SMSes come back to haunt Cameron

Reuters | 15 June, 2012 00:06
News Corp chief executive and chairman Rupert Murdoch has given a personal assurance that he will continue to own and publish The Sun
Image by: Picture: ANDREW WINNING/GALLO IMAGES

Rupert Murdoch's UK newspaper chief told David Cameron the night before a crucial political speech in 2009 that they were "professionally in this together", an inquiry revealed yesterday, embarrassing the man who now rules Britain.

The text message to Cameron, then in opposition, from Rebekah Brooks, then the head of News Corp's British newspaper operation, was read out to the prime minister on live television during a grilling about his ties to Murdoch's media empire.

"I am so rooting for you tomorrow not just as a personal friend but because professionally we're definitely in this together. Speech of your life?

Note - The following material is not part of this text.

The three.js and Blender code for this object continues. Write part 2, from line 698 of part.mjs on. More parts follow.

Yes he Cam!" Brooks told Cameron in an SMS the night before his party conference speech.

Testifying under oath at the Leveson inquiry into media ethics, Cameron said Brooks had merely meant that they had a common interest because her Sun newspaper had come out in support of his Conservative Party ahead of the 2010 election.

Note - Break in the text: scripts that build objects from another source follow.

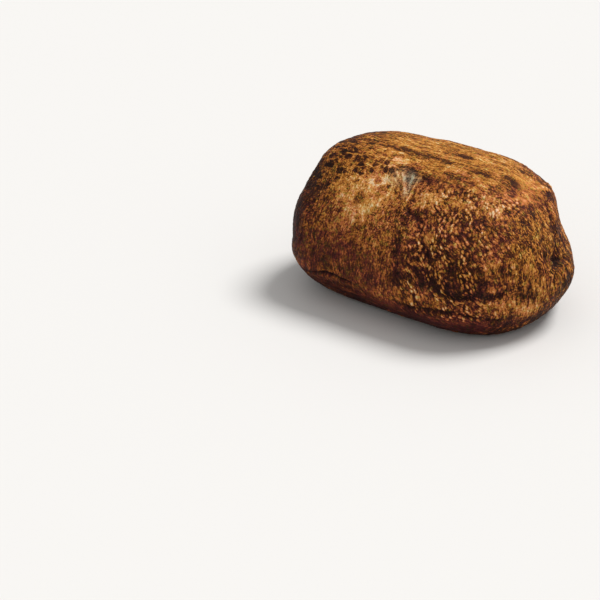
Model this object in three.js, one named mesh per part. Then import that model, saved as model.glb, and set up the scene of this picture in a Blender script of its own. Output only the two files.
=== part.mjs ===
// A whole boneless turkey breast, seasoned and roasted in a knitted net. It is one solid piece of meat.
// Millimetres, +Z up. X runs along the breast and -Y is its show side. The origin is on the surface
// that the breast rests on, under the middle of its length and width.
import * as THREE from "three";
import { mergeVertices } from "three/addons/utils/BufferGeometryUtils.js";

// Driving dimensions.
const LENGTH = 250;
const WIDTH = 165;
const HEIGHT = 127;
const SETTLED = 4; // how much of the underside its own weight has pressed flat
const ROUNDING = 10; // how tightly one broad face turns into the next: higher is crisper
const SKIN_DETAIL = 18; // how many times each side of the icosahedron under the skin is divided

// The skin before it is brought to size is given in millimetres from a core in the middle of the meat.
// A heading turns from +X, the right end, towards +Y, the back. A climb rises from level. Both in degrees.

// Broad faces that the tight net pressed on the meat, each at its reach from the core.
const FACES = [
  { name: "right end", heading: 0, climb: 2, reach: 143 },
  { name: "right end, upper", heading: 5, climb: 40, reach: 104 },
  { name: "right end, tucked under", heading: 0, climb: -38, reach: 113 },
  { name: "left end", heading: 180, climb: 6, reach: 131 },
  { name: "left end, upper", heading: 185, climb: 38, reach: 132 },
  { name: "left end, tucked under", heading: 180, climb: -38, reach: 120 },
  { name: "front side", heading: -90, climb: 16, reach: 79 },
  { name: "front shoulder", heading: -88, climb: 50, reach: 67 },
  { name: "front, tucked under", heading: -90, climb: -40, reach: 78 },
  { name: "back side", heading: 90, climb: 12, reach: 82 },
  { name: "back shoulder", heading: 92, climb: 50, reach: 92 },
  { name: "back, tucked under", heading: 90, climb: -38, reach: 74 },
  { name: "front right corner", heading: -42, climb: 8, reach: 107 },
  { name: "front left corner", heading: -138, climb: 14, reach: 125 },
  { name: "back right corner", heading: 40, climb: 4, reach: 116 },
  { name: "back left corner", heading: 140, climb: 10, reach: 112 },
  { name: "front right corner, tucked under", heading: -45, climb: -36, reach: 108 },
  { name: "front left corner, tucked under", heading: -135, climb: -36, reach: 118 },
  { name: "back right corner, tucked under", heading: 45, climb: -36, reach: 125 },
  { name: "back left corner, tucked under", heading: 135, climb: -36, reach: 98 },
  { name: "top", heading: 0, climb: 90, reach: 77 },
  { name: "underside", heading: 0, climb: -90, reach: 54 },
];

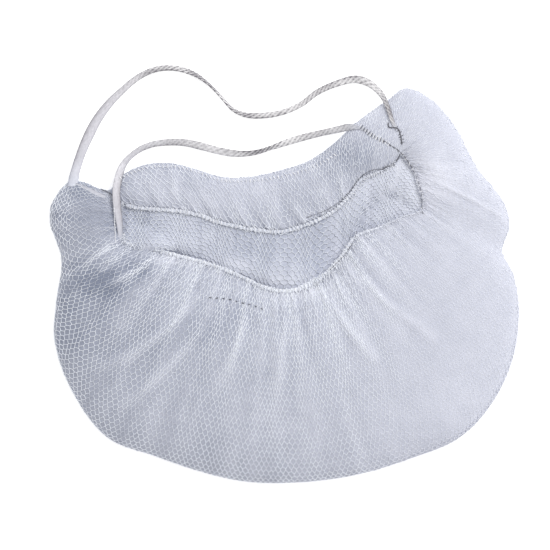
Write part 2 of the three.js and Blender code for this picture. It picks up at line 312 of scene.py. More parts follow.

But the message makes excruciating reading for Cameron as ''We're all in this together" was the Conservatives' campaign slogan for that election, while "Yes he Cam" was The Sun's headline the day after he made the 2009 conference speech.

The message also shows how close Cameron once was to Brooks, who quit as head of Murdoch's British newspaper arm last year over phone hacking by reporters and has since been charged with perverting the course of justice for allegedly hiding evidence.

Cameron ordered the Leveson inquiry last year at a time when he was under pressure to crack down on the Murdoch press because of the revelation that reporters at the News of the World tabloid had hacked into the phone of a murdered schoolgirl.

But if Cameron had hoped the inquiry might take some heat out of the phone-hacking scandal, it has done the opposite, with weeks of revelations casting politicians as courtiers to the News Corp king.

The spectacle of a British leader answering hours of questions under oath at a time when he is grappling with a recession and the fallout from the eurozone crisis is a measure of how treacherous the scandal has become for Britain's elite.